-- start of Data --

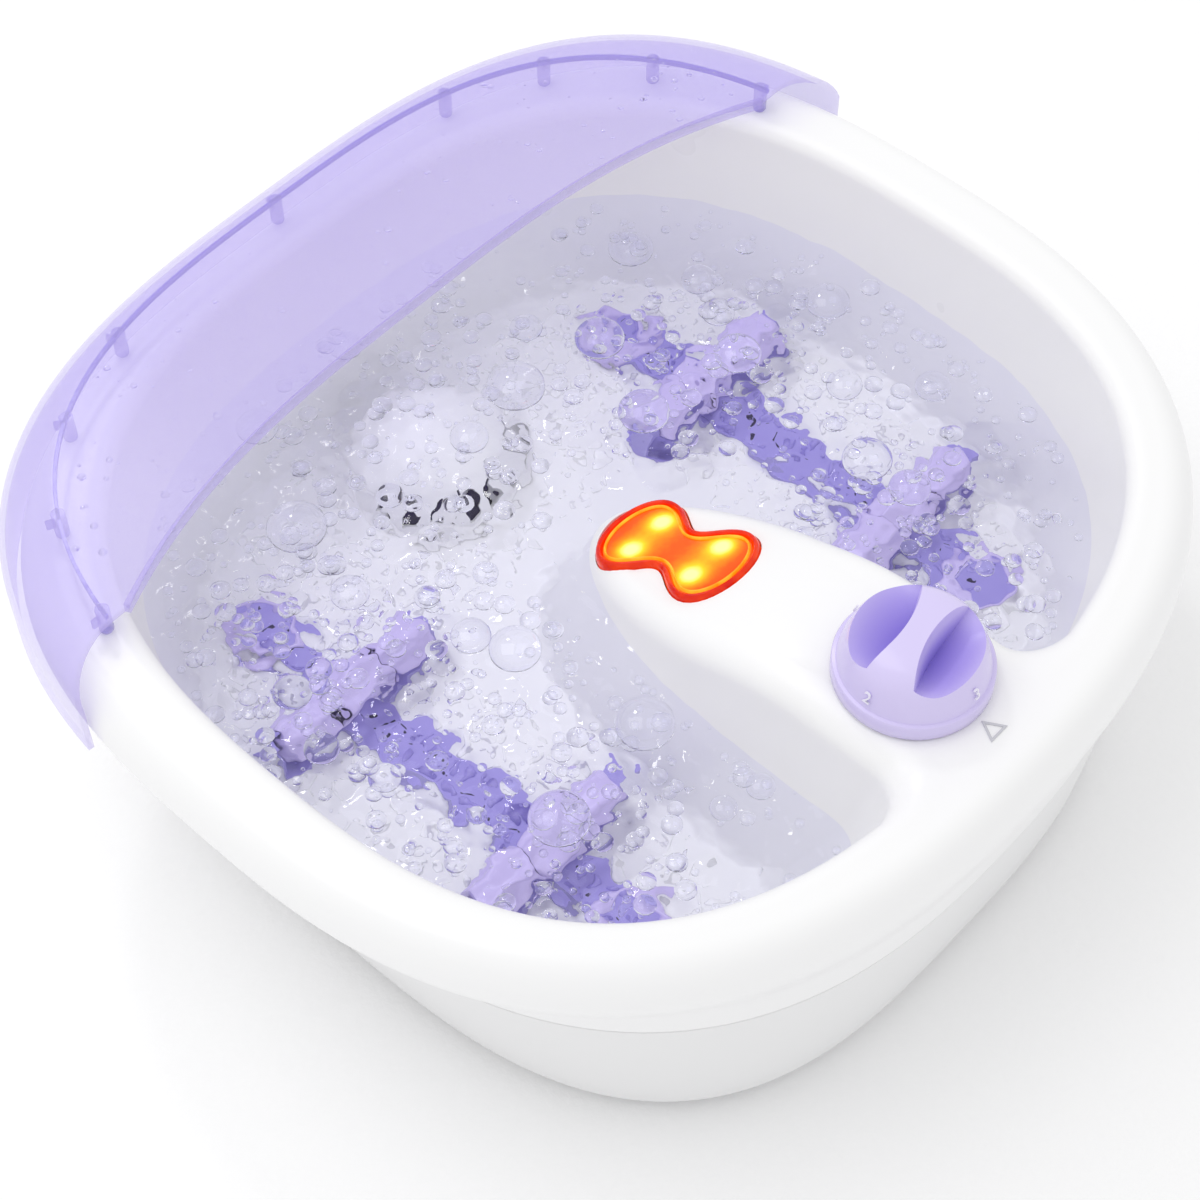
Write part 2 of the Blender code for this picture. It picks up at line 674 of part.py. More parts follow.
def knob_and_switch():
    axis = empty("knob_axis", (0, KNOB_Y, DECK_Z))
    profile = knob_dome() + [(KNOB_R, KNOB_SKIRT_H - 0.0005), (KNOB_R, RUN),
                             (SHAFT_R + GAP, RUN), (SHAFT_R + GAP, SHAFT_IN_KNOB + GAP),
                             (0.0, SHAFT_IN_KNOB + GAP)]
    knob = add_object("selector_knob", turned(profile, 32),
                      material("knob_lavender", LAVENDER, 0.3), parent=axis)
    tool = cutter("scoop_tool", merge([finger_scoop(sign) for sign in (-1, 1)]))
    tool.parent = axis
    boolean(knob, tool)
    deck_under = DECK_Z - WALL - RUN
    shaft_foot = deck_under - GAP - 0.004
    add_object("knob_shaft", rod(SHAFT_R, shaft_foot - DECK_Z, SHAFT_IN_KNOB),
               material("shaft_steel", STEEL, 0.35, 1.0), parent=axis)
    switch_z = shaft_foot - GAP - SWITCH_SIZE[2] / 2
    add_object("rotary_switch", block(SWITCH_SIZE, (0, 0, switch_z), SWITCH_EDGE),
               material("switch_black", DARK, 0.5), (0, KNOB_Y, 0))
    seal_z = deck_under - GAP
    seal = turned([(SHAFT_R + RUN, seal_z), (SHAFT_R + RUN, seal_z - SEAL_T),
                   (SEAL_R, seal_z - SEAL_T), (SEAL_R, seal_z)], 16)
    add_object("shaft_seal", seal, material("seal_rubber", (0.12, 0.12, 0.12), 0.8),
               (0, KNOB_Y, 0))


# ---------------------------------------------------------------- infrared lens

def lens_and_board():
    place = lens_frame()

    def put(name, bm, mat):
        bmesh.ops.transform(bm, matrix=place, verts=bm.verts)
        return add_object(name, bm, mat)

    top = LENS_PROUD
    put("infrared_lens", prism(lens_outline(), top - LENS_T, top),
        material("lens_red", (0.85, 0.08, 0.02), 0.1))
    board_top = top - BOARD_DROP
    board = put("infrared_board", prism(lens_outline(-BOARD_INSET, 24),
                                          board_top - BOARD_T, board_top),
                material("board_green", (0.05, 0.25, 0.12), 0.5))
    holes = []
    spots = [(0.0, sign * BOARD_SCREW_DY) for sign in (-1, 1)]
    for x, y in spots:
        holes.append(moved(rod(BOARD_SCREW_R + GAP, board_top - 2 * BOARD_T,
                               board_top + BOARD_T, 8), (x, y, 0)))
    tool = merge(holes)
    bmesh.ops.transform(tool, matrix=place, verts=tool.verts)
    boolean(board, cutter("board_tool", tool))
    steel = material("screw_steel", STEEL, 0.3, 1.0)
    head_z = board_top + GAP
    head_top, tip = head_z + BOARD_SCREW_HEAD, board_top - BOARD_SCREW_LONG
    profile = [(0.0, head_top), (SCREW_R, head_top), (SCREW_R, head_z),
               (BOARD_SCREW_R, head_z), (BOARD_SCREW_R, tip), (0.0, tip)]
    for number, (x, y) in enumerate(spots, 1):
        put("board_screw_%d" % number, moved(turned(profile, 10), (x, y, 0)), steel)
    led_mat = material("led_clear", (1.0, 0.6, 0.3), 0.2)
    number = 0
    for sx in (-1, 1):
        for sy in (-1, 1):
            number += 1
            led = turned([(0.0, board_top + GAP), (LED_R, board_top + GAP),
                          (LED_R, board_top + LED_H * 0.6), (LED_R * 0.6, board_top + LED_H),
                          (0.0, board_top + LED_H)], 10)
            put("infrared_led_%d" % number, moved(led, (sx * LED_X, sy * LED_DY, 0)), led_mat)


# ---------------------------------------------------------------- strips and rollers

def strip_outline(steps=6):
    points = []
    for end_y, first in ((STRIP_Y0, math.pi), (STRIP_Y1, 0.0)):
        centre_y = end_y + (STRIP_HALF if first else -STRIP_HALF)
        for i in range(steps + 1):
            a = first + math.pi * i / steps
            points.append((STRIP_HALF * math.cos(a), centre_y + STRIP_HALF * math.sin(a)))
    return points


def roller_profile():
    """Half section of a roller: a row of rounded beads round a bore."""
    steps = 5
    width = 2 * ROLLER_HALF / ROLLER_BEADS
    points = []
    for bead in range(ROLLER_BEADS):
        for i in range(steps + (bead == ROLLER_BEADS - 1)):
            a = math.pi * i / steps
            h = -ROLLER_HALF + width * (bead + 0.5 - 0.5 * math.cos(a))
            swell = math.sin(a) ** 0.6 if 0 < i < steps else 0.0
            points.append((ROLLER_R * lerp(ROLLER_NECK, 1.0, swell), h))
    bore = AXLE_R + RUN
    return points + [(bore, ROLLER_HALF), (bore, -ROLLER_HALF)]


def strip_and_rollers(side, sign):
    base_z = FLOOR_Z + GAP
    axle_z = base_z + STRIP_H + ROLLER_Z_OVER_STRIP
    lavender = material("strip_lavender", LAVENDER, 0.35)
    strip = add_object("massage_strip_" + side, prism(strip_outline(), base_z, base_z + STRIP_H),
                       lavender, (sign * STRIP_X, 0, 0))
    post_x = ROLLER_HALF + RUN + POST_T / 2
    adds, cuts = [], []
    for y in ROLLER_Y:
        arm = 2 * (post_x + POST_T / 2)
        adds.append(block((arm, 2 * ARM_HALF, STRIP_H - 0.001), (0, y, base_z + STRIP_H / 2 - 0.0005)))
        for side_x in (-1, 1):
            post_h = ROLLER_Z_OVER_STRIP + AXLE_R + 0.003 + STRIP_H / 2
            adds.append(block((POST_T, 2 * POST_HALF, post_h),
                              (side_x * post_x, y, base_z + STRIP_H / 2 + post_h / 2)))
            hole = rod(AXLE_R + GAP, -0.01, 0.01, 10, "X")
            cuts.append(moved(hole, (side_x * post_x, y, axle_z)))
    adds.append(moved(rod(NIPPLE_R, FLOOR_Z - WALL - NIPPLE_DROP, base_z + STRIP_H / 2, 10),
                      (0, NIPPLE_Y, 0)))
    for number, add in enumerate(adds):
        tool = cutter("strip_tool_%s_%d" % (side, number), add, (sign * STRIP_X, 0, 0))
        boolean(strip, tool, "UNION")
    boolean(strip, cutter("axle_tool_" + side, merge(cuts), (sign * STRIP_X, 0, 0)))
    steel = material("axle_steel", STEEL, 0.3, 1.0)
    roller_mat = material("roller_lavender", LAVENDER, 0.3)
    for end, y in zip(("toe", "heel"), ROLLER_Y):
        place = (sign * STRIP_X, y, axle_z)
        add_object("roller_%s_%s" % (side, end), turned(roller_profile(), 12, "X"),
                   roller_mat, place)
        reach = post_x + POST_T / 2
        add_object("axle_%s_%s" % (side, end), rod(AXLE_R, -reach, reach, 10, "X"), steel, place)


# ---------------------------------------------------------------- toe dome

def toe_dome():
    base_z = FLOOR_Z + GAP
    steps = 5
    outer = [(DOME_R + DOME_FLANGE, base_z), (DOME_R + DOME_FLANGE, base_z + 0.002)]
    for i in range(steps + 1):
        a = 0.5 * math.pi * i / steps
        outer.append((DOME_R * math.cos(a) if i < steps else 0.0,
                      base_z + 0.002 + (DOME_H - 0.002) * math.sin(a)))
    inner = []
    for i in range(steps, -1, -1):
        a = 0.5 * math.pi * i / steps
        inner.append(((DOME_R - WALL) * math.cos(a) if i < steps else 0.0,
                      base_z + (DOME_H - WALL) * math.sin(a)))
    dome = add_object("toe_dome", turned(outer + inner, 28),
                      material("dome_white", WHITE, 0.32), (0, DOME_Y, 0))
    slots = []
    for i in range(SLOT_COUNT):
        angle = math.pi + math.pi * (i + 0.5) / SLOT_COUNT
        slot = block((0.022, SLOT_W, SLOT_Z1 - SLOT_Z0),
                     (DOME_R, 0, base_z + (SLOT_Z0 + SLOT_Z1) / 2))
        bmesh.ops.rotate(slot, verts=slot.verts, matrix=Matrix.Rotation(angle, 3, "Z"))
        slots.append(slot)
    boolean(dome, cutter("slot_tool", merge(slots), (0, DOME_Y, 0)))


# ---------------------------------------------------------------- inside parts

def hose(name, points, mat):
    curve = bpy.data.curves.new(name, "CURVE")
    curve.dimensions = "3D"
    curve.bevel_depth = HOSE_R
    curve.bevel_resolution = 1
    curve.use_fill_caps = True
    spline = curve.splines.new("POLY")
    spline.points.add(len(points) - 1)
    for point, place in zip(spline.points, points):
        point.co = (*place, 1.0)
    obj = bpy.data.objects.new(name, curve)
    bpy.context.collection.objects.link(obj)
    curve.materials.append(mat)


def inside_parts():
    black = material("casing_black", DARK, 0.5)
    floor_under = FLOOR_Z - WALL
    pan_top = FOOT_H + WALL
    pump_z = pan_top + GAP + PUMP_SIZE[2] / 2
    add_object("air_pump", block(PUMP_SIZE, (0, 0, 0), 0.002), black, (0, PUMP_Y, pump_z))
    rubber = material("hose_rubber", (0.2, 0.2, 0.2), 0.7)
    nipple_foot = floor_under - NIPPLE_DROP - GAP
    for side, sign in (("left", -1), ("right", 1)):
        start = Vector((sign * (PUMP_SIZE[0] / 2 + GAP), PUMP_Y, pump_z))
        end = Vector((sign * STRIP_X, NIPPLE_Y, nipple_foot))
        rise = end - Vector((0, 0, 0.004))
        control = [start, Vector((end.x, start.y, pump_z)), Vector((end.x, end.y, pump_z - 0.004)),
                   rise]
        path = []
        steps = 14
        for i in range(steps + 1):
            t = i / steps
            a, b, c, d = control
            path.append(a * (1 - t) ** 3 + b * 3 * t * (1 - t) ** 2
                        + c * 3 * t * t * (1 - t) + d * t ** 3)
        path.append(end)
        hose("air_hose_" + side, path, rubber)
    heater_z = floor_under - GAP - HEATER_SIZE[2] / 2
    add_object("heater_plate", block(HEATER_SIZE, (0, 0, 0), 0.001),
               material("heater_alloy", STEEL, 0.4, 1.0), (0, HEATER_Y, heater_z))
    stat_top = heater_z - HEATER_SIZE[2] / 2 - GAP
    add_object("thermostat", rod(THERMOSTAT_R, stat_top - THERMOSTAT_H, stat_top, 16), black,
               (0, HEATER_Y, 0))
    motor_z = pan_top + 0.002 + GAP + MOTOR_R
    motor_axis = empty("motor_axis", (0, MOTOR_Y, motor_z))
    shaft = 0.0012
    motor = turned([(0.0, -MOTOR_L / 2), (MOTOR_R, -MOTOR_L / 2), (MOTOR_R, MOTOR_L / 2),
                    (shaft, MOTOR_L / 2), (shaft, MOTOR_L / 2 + WEIGHT_T), (0.0, MOTOR_L / 2 + WEIGHT_T)],
                   16, "X")
    add_object("vibration_motor", motor, material("motor_steel", STEEL, 0.35, 1.0),
               parent=motor_axis)
    half = 8
    bore = shaft + GAP
    outline = [(WEIGHT_R * math.cos(math.pi * i / half), -WEIGHT_R * math.sin(math.pi * i / half))
               for i in range(half + 1)]
    outline += [(-0.003, 0.003), (0.003, 0.003)]
    weight = prism(outline, MOTOR_L / 2 + RUN, MOTOR_L / 2 + WEIGHT_T)
    bmesh.ops.rotate(weight, verts=weight.verts, matrix=Matrix.Rotation(math.pi / 2, 3, "Y"))
    weight_obj = add_object("eccentric_weight", weight,
                            material("weight_brass", (0.7, 0.5, 0.25), 0.35, 1.0),
                            parent=motor_axis)
    hole = cutter("weight_tool", rod(bore, 0.0, MOTOR_L, 10, "X"))
    hole.parent = motor_axis
    boolean(weight_obj, hole)
    bracket = block((MOTOR_L - 0.004, 2 * MOTOR_R + 0.008, 0.002), (0, 0, pan_top + GAP / 2 + 0.001))
    add_object("motor_bracket", bracket, material("bracket_zinc", STEEL, 0.45, 1.0),
               (0, MOTOR_Y, 0))
    add_object("control_board", block(CONTROL_SIZE), material("board_green", (0.05, 0.25, 0.12), 0.5),
               (0, CONTROL_Y, CONTROL_Z))
    gland_y = body_sizes(GLAND_Z)[2]
    profile = [(0.0025, -WALL - 0.004), (GLAND_R, -WALL - 0.004), (GLAND_R, 0.003),
               (GLAND_R * 0.7, GLAND_LEN - 0.004), (0.0025, GLAND_LEN - 0.004)]
    add_object("cord_gland", turned(profile, 14, "Y"), rubber, (GLAND_X, gland_y, GLAND_Z))


for old in list(bpy.data.objects):
    bpy.data.objects.remove(old, do_unlink=True)

tub_shell()
base_pan()
feet_and_screws()
splash_guard()
knob_and_switch()
lens_and_board()
strip_and_rollers("left", -1)
strip_and_rollers("right", 1)
toe_dome()
inside_parts()
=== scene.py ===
"""Foot spa basin, its looks.

A white moulded tub on a base pan, filled with bubbling water, with a translucent lavender
splash guard, a selector knob, a glowing infrared lens, massage strips with rollers and a
slotted toe dome.  Units are metres, +Z is up, +Y points to the toe end.
"""
import math
import random

import bmesh
import bpy
from mathutils import Matrix, Vector, noise


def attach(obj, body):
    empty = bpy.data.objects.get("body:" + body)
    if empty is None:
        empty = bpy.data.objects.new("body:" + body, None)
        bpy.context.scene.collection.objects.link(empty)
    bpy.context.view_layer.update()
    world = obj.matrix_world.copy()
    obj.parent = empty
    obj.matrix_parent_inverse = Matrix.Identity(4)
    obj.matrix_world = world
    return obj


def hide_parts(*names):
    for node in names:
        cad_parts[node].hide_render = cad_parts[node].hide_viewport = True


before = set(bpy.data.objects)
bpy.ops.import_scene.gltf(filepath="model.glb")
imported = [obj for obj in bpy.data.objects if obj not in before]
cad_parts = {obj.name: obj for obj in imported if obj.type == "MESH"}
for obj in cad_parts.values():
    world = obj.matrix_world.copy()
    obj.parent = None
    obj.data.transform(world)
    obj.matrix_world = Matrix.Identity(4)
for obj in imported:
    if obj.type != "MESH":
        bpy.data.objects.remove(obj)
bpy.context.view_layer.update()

# ------------------------------------------------------------------ studio
# A plain pale sweep under soft light: a white surround, one large key light from the
# toe end on the left and a small one that gives the wet parts their sharp highlights.

CAMERA_TURN = math.radians(47.56)
CAMERA_RISE = math.radians(54.26)
CAMERA_AIM = Vector((-0.0549, -0.0396, 0.1485))
CAMERA_DISTANCE = 0.8667
CAMERA_LENS = 78.0
FLOOR_REACH = 4.0
FLOOR_COLOUR = (0.97, 0.97, 0.975)
SURROUND = 0.88
LIGHTS = (("key_light", (-0.45, 0.55, 1.70), 1.20, 6.0),
          ("window_light", (0.30, 0.95, 1.30), 0.16, 1.6))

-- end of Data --

▶ **Your goal**
Filter the data, keeping only the lines that contain "remove".

▶ **Result**
    bpy.data.objects.remove(old, do_unlink=True)
        bpy.data.objects.remove(obj)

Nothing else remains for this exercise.